Sunday, June 1, 2014
Mafia informant says Italian politicians helped build criminal empire
Italy’s much-feared Camorra mafia has been able to build up a lucrative criminal empire thanks to the collusion of politicians of all stripes, a godfather-turned-informant has told a court.
Politicians from the Left and Right were all as corrupt as each other, according to Antonio Iovine, who was head of the Camorra and went on the run for 14 years before being finally caught hiding in a flat in the town of Casal di Principe, outside Naples.
He was jailed in 2010 on charges of murder, extortion and criminal association, but only turned informer, or “pentito” in Italian, in the last few weeks.

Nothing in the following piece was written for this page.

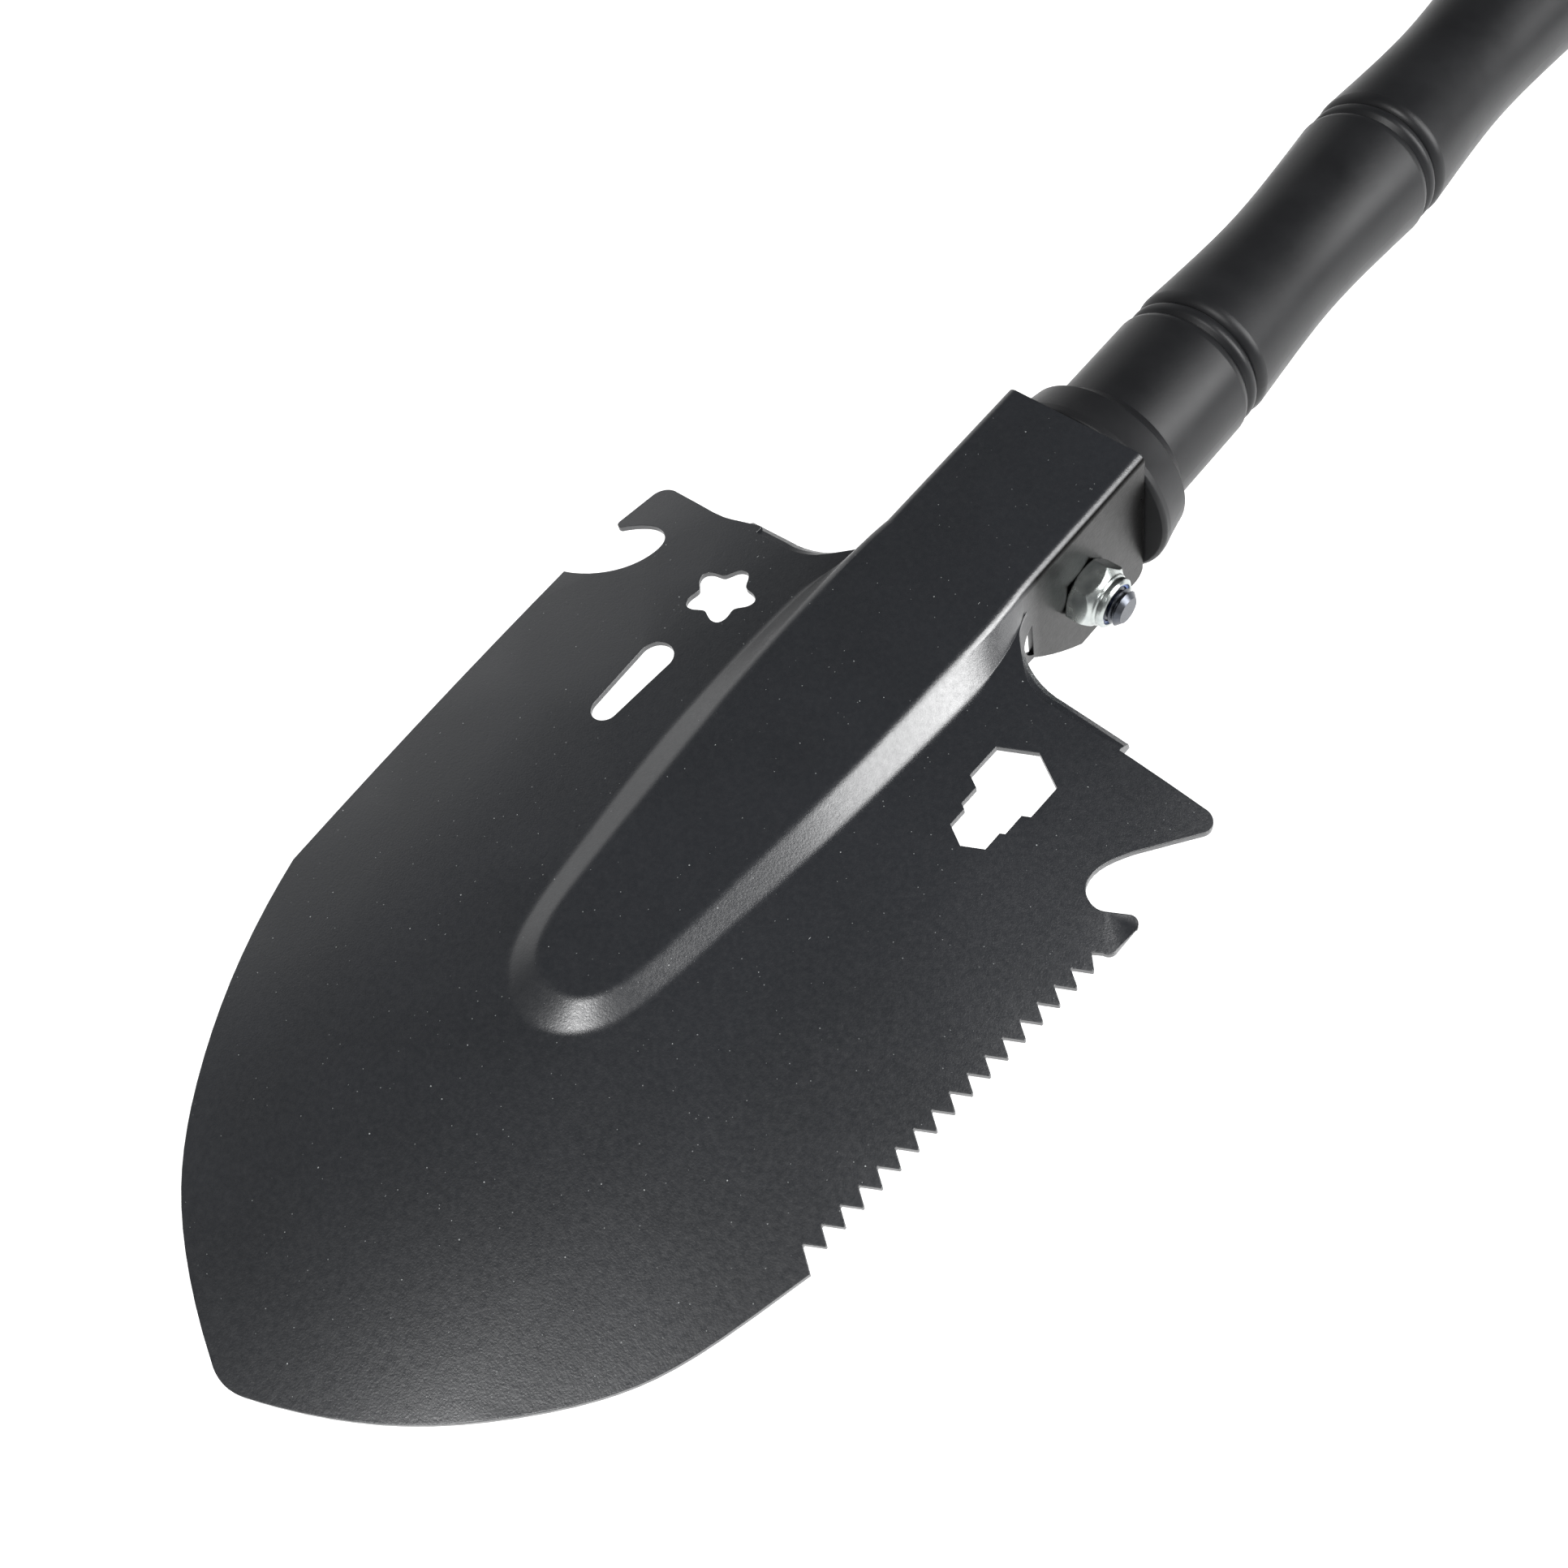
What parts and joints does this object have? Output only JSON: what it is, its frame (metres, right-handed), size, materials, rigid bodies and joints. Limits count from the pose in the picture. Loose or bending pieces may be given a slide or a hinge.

“I’m well aware of the crimes which have stained my past, but the Camorra are not the only ones responsible,” said Iovine, incongruously nicknamed in Neapolitan dialect 'O Ninno, or The Baby.
Iovine, 49, who was a member of the notorious Casalesi clan within the Camorra, explained: “There was money for everyone in a system that was completely corrupt.
“It made no difference what political colour a mayor was because the system operated - and still operates - “ in the same way.” “Generally, I was totally indifferent as to who put themselves forward to be mayor because whoever won automatically became part of the system that we were running.” His scathing critique of the level of corruption encountered by the Camorra in their dealings with politicians and businessman was contained in statements recently made to investigators.
The statements were submitted yesterday as evidence to a court in Naples where Enrico Fabozzi, a former counselor with the centre-Left Democratic Party, is on trial accused of having colluded with the mafia.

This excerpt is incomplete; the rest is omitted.